Oltre a costi e ostacoli, da parte delle società di calcio c’è spesso l’idea che sia in un certo modo più sicuro affidare la guida della propria squadra ad allenatori maschi, che magari hanno giocato in passato nella squadra o che ne hanno allenato le giovanili maschili. Spesso la scelta di un’allenatrice per una squadra femminile continua a essere percepita da certe squadre come un’eccezione, un azzardo. «Non è successo nulla di concreto affinché si potessero coinvolgere le allenatrici dentro al sistema calcio», dice Panico.
Le allenatrici che c’erano in passato in Serie A nella maggior parte dei casi non sono state messe concretamente in condizione di restare. Hanno cambiato ruolo oppure nazione. E allo stesso tempo non si sono formate nuove allenatrici per sostituirle.
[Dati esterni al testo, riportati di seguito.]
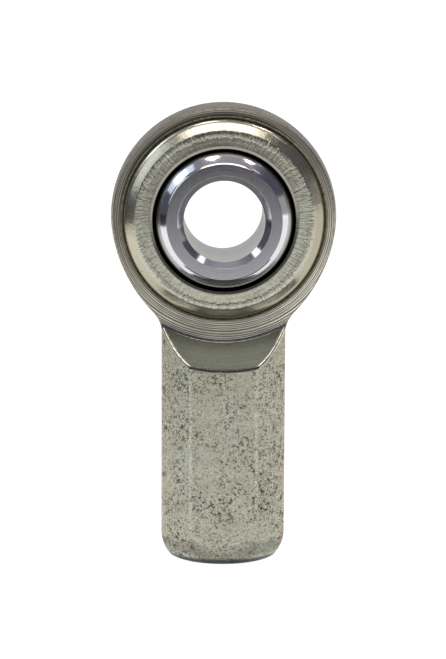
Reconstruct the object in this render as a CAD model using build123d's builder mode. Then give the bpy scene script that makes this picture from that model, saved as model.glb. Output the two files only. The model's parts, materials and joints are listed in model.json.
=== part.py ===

Ci sono eccezioni (al Milan Bakker ha preso il posto di Maurizio Ganz), ma spesso, quando le cose non funzionano, un’allenatrice viene sostituita con un allenatore. È successo anche nella Nazionale italiana dove dopo Milena Bertolini è arrivato Andrea Soncin, con risultati molto positivi, che dipendono però da meriti di Soncin, non dal suo essere un allenatore.
Restando sul piano delle Nazionali, è importante il dato dell’Europeo che si è giocato in Svizzera l’estate scorsa. Su 16 squadre partecipanti 7 erano allenate da donne. La finale, inoltre, è stata giocata da due squadre guidate da allenatrici: la Spagna da Montse Tomé e l’Inghilterra da Sarina Wiegman. Il punto è che in Europa, dice Panico, c’è la tendenza a cercare di reinserire le donne nel contesto in cui hanno sempre vissuto e lavorato, mentre «In Italia c’è questo credo che chi viene dal maschile porti qualcosa di nuovo e di diverso. Ma io queste cose nuove non le vedo».
Per alzare di nuovo il numero delle allenatrici in Serie A, secondo Panico è necessario creare opportunità per chi vuole intraprendere questo percorso in Italia. «È la stessa cosa che pensi da giocatrice. Quando decidi di restare in Italia anziché andare all’estero, lo fai anche per il desiderio di incrementare il patrimonio italiano con la tua esperienza».